My vague feeling is: sell libertarianism, buy nationalism. I'm not much of a stock-picker, though.

You hang out with white nationalists and rant against Third World immigration, yet you're married to a Chinese lady. Huh? So I'm not a race purist. More than that, in fact: I think race purism has a whiff of totalitarianism about it. I dislike it.

Everybody has an ideal for the kind of society he'd want to live in. Mine has a confident — not a synonym for "arrogant" — ethnic supermajority, 90 to 95 percent, with an easygoing attitude to minorities, but a determination to keep them minorities by strict immigration controls.

(Does that ideal bear an uncanny resemblance to the Britain of my childhood, and the U.S.A. of the same period — prior to 1965 — that I admired from afar?

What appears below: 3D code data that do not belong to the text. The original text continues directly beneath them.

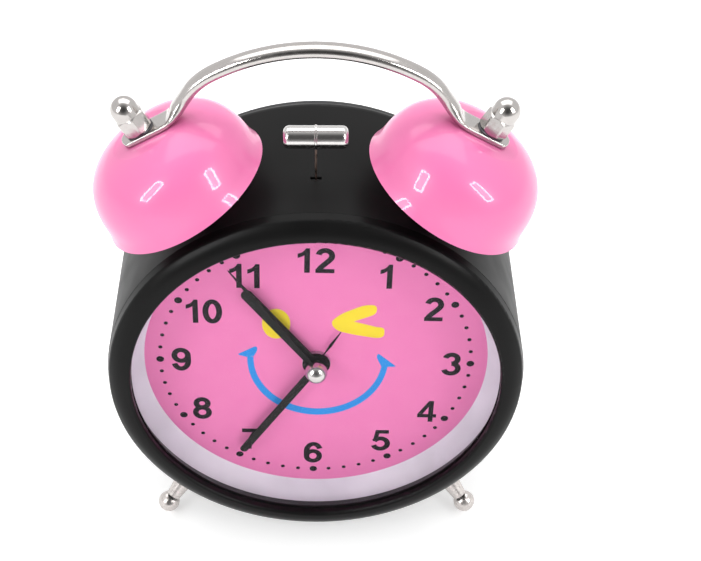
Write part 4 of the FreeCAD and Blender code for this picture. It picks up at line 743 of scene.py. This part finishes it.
def mixed(tree, blend, factor, first, second):
    """Two colours mixed; no factor means 1, and no second colour means white."""
    mix = tree.nodes.new("ShaderNodeMix")
    mix.data_type = "RGBA"
    mix.blend_type = blend
    mix.inputs["Factor"].default_value = 1.0
    if factor:
        tree.links.new(factor, mix.inputs["Factor"])
    colors = color_sockets(mix.inputs)
    tree.links.new(first, colors[0])
    colors[1].default_value = (*WHITE, 1.0)
    if second:
        tree.links.new(second, colors[1])
    return color_sockets(mix.outputs)[0]


def brightness(tree, direction, axis, stops):
    grey_stops = [(position, (value, value, value)) for position, value in stops]
    return ramp(tree, along(tree, direction, axis), grey_stops)


def make_world():
    """A studio, dim at the horizon; metal and glass show it white, but for the photographer's place."""
    world = bpy.data.worlds.new("studio")
    bpy.context.scene.world = world
    world.use_nodes = True
    tree = world.node_tree
    direction = tree.nodes.new("ShaderNodeTexCoord").outputs["Generated"]
    height = brightness(tree, direction, UPWARD, HEIGHT_STOPS)
    viewer = brightness(tree, direction, TOWARD_VIEWER, VIEWER_STOPS)
    camera_rays, seen = background_rays(tree)
    studio = mixed(tree, "MULTIPLY", None, mixed(tree, "MIX", seen, height, None), viewer)
    result = mixed(tree, "MIX", camera_rays, studio, None)
    tree.links.new(result, tree.nodes["Background"].inputs["Color"])


def make_lights():
    make_world()
    for name, place, size in WINDOWS:
        window_light(name, place, size)
    area_light("top_softbox", (0.0, 0.42, 0.92), size=(1.2, 0.7), radiance=2.0)
    fill_light("front_fill", (0.0, -1.2, 0.30), size=(1.4, 0.45), radiance=2.7)
    for side in (-1, 1):
        fill_light(f"side_fill_{side + 1}", (side * 0.6, -0.42, 0.55), size=(0.4, 0.4), radiance=2.4)


def make_camera():
    scene = bpy.context.scene
    data = bpy.data.cameras.new("camera")
    data.sensor_fit = "HORIZONTAL"
    data.sensor_width = SENSOR_WIDTH
    data.lens = CAMERA_FOCAL_PX * SENSOR_WIDTH / PICTURE_WIDTH
    data.clip_start = NEAR_CLIP
    camera = bpy.data.objects.new("camera", data)
    turn = Matrix((CAMERA_RIGHT, -CAMERA_DOWN, -CAMERA_FORWARD)).transposed()
    camera.matrix_world = Matrix.Translation(CAMERA_PLACE) @ turn.to_4x4()
    scene.collection.objects.link(camera)
    scene.camera = camera
    scene.view_settings.view_transform = "Standard"


make_floor()
make_lights()
make_camera()
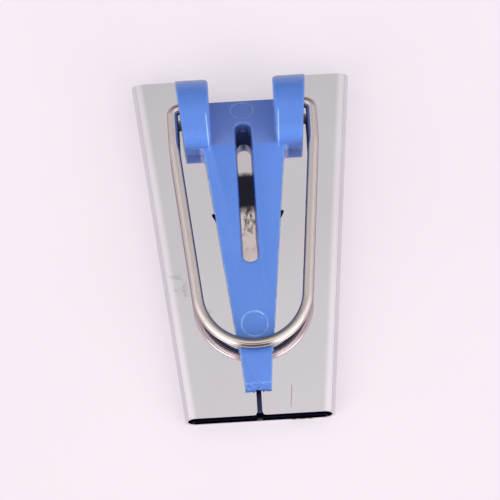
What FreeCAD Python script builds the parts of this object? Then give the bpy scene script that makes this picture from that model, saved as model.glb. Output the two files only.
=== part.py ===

I guess so, but does that invalidate the ideal?)

I detest mass immigration and compulsory diversity. I don't at all mind rational, controlled immigration and voluntary diversity. If there's a contradiction there, I can't see it.

What happened to your regular book reviewing gig at American Spectator?  It got to be too much, that's all. We're still friends; they comped me a ticket to the Bartley dinner this week. I get to hear Rand Paul give a speech … but the food is good.

Why did you put Radio Derb behind a paywall?  I didn't. It was a business decision by Taki's Magazine. I'm strictly a content provider, leave business decisions to the suits.

And, come on, two dollars?  It's less than a New York subway token; and unlike the subway, there are no rats, muggers, or panhandlers in Radio Derb.

What would you do about the race problem, given a week of supreme power?  Taking the race problem to mean the blecks, I would (a) restore freedom of association by repealing all anti-discrimination statutes, (b) outlaw affirmative action in public accommodations (leaving private citizens and institutions to do as they please), and (c) Strike down the poisonous and irrational doctrine of "disparate impact."

What do you think of this Brian Williams flap?  You're asking me, the author of an article titled "Journalists Are Scum"? From which: "I refuse to take journalists seriously, and shall continue to believe that they all, like Wenlock Jakes [in Evelyn Waugh's novel Scoop], invent a good proportion of what they sell us."

That was in 2003. My opinion of journalists has actually gone down since then. Here in New York State, for example, a U.S. Attorney has been uncovering massive corruption in the State legislature, stretching back for twenty years. Isn't this the kind of work investigative journalists are supposed to do? The journalists of the New York Times are the cream of their profession. What were they doing? You know what they were doing: lecturing their readers on non-problems like "campus rape" and "police brutality."

(Writing that phrase "the cream of their profession" brought to mind a quip of Samuel Beckett's. As a youth Beckett attended a posh boys' boarding school in Northern Ireland. The school boasted that they educated the cream of Ulster. Said Beckett of his classmates: "They were the cream all right — rich and thick.")

Do you still think we are doomed?  Think? Obama got a second term, didn't he?